SD: What might we see in the next week?
Bonsey: There have been proposals for reconciliation between the warring sides: prominent activist, Salafi and militant figures have proposed terms of a truce, including Abu Mohammed al-Jolani, the leader of al-Nusra. The common denominator of these proposals is an end to the fighting, and everyone involved agreeing to the arbitration of a neutral court including representatives from all parties, with the ultimate swing vote going to neutral voices. This seems to be the way towards a resolution.

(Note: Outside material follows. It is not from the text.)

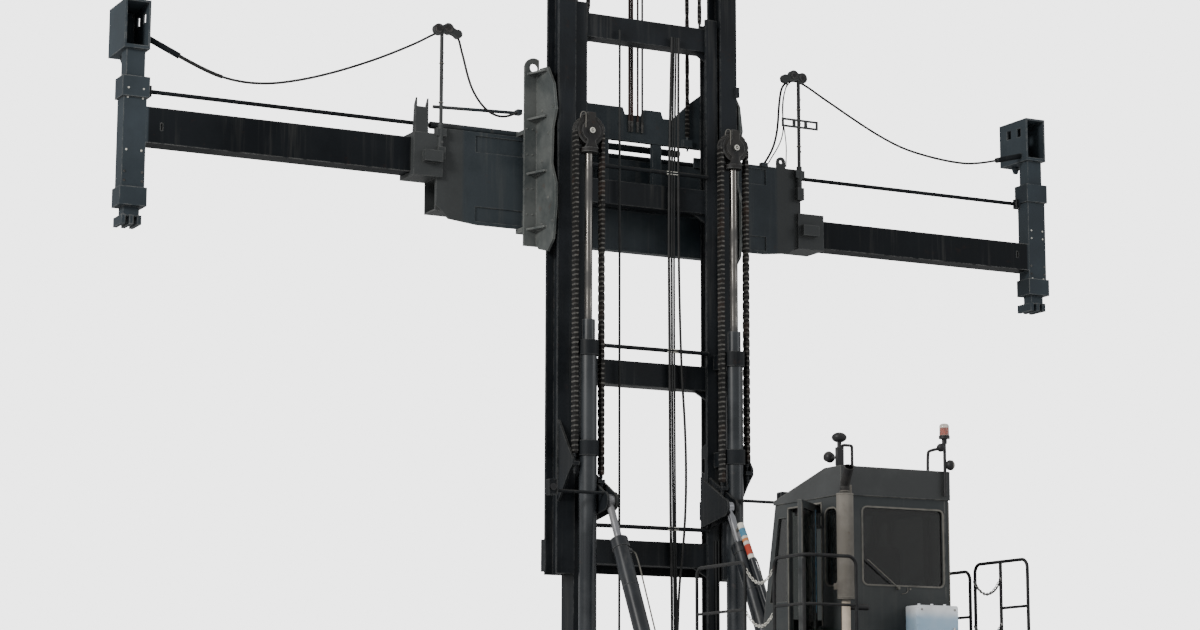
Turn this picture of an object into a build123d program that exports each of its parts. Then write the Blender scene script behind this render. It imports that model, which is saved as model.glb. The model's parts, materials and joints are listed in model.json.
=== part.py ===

If ISIS were to accept these initiatives, there’s a chance things could calm in the coming days. But similar offers have been on the table for weeks. Part of the reason for this escalation is that ISIS has refused to participate in joint courts; this has alienated them from the rebel mainstream, and even from fellow jihadis. Everything we’ve seen from ISIS suggests they’ll be reluctant to make concessions or accept compromise, and as long as they don’t, the fighting will continue and the territorial gains ISIS has made in recent months will likely continue to be rolled back. In that case, expect ISIS to fight dirtier: increasing use of bombings and assassinations targeting their rebel opponents, similar to what we saw in Iraq beginning in 2007.
Itani: The backlash in the south hasn’t been as intense. It could be that ISIS’s conduct in the central and southern theaters has been slightly better. I’d keep an eye on whether all this spreads to other fronts.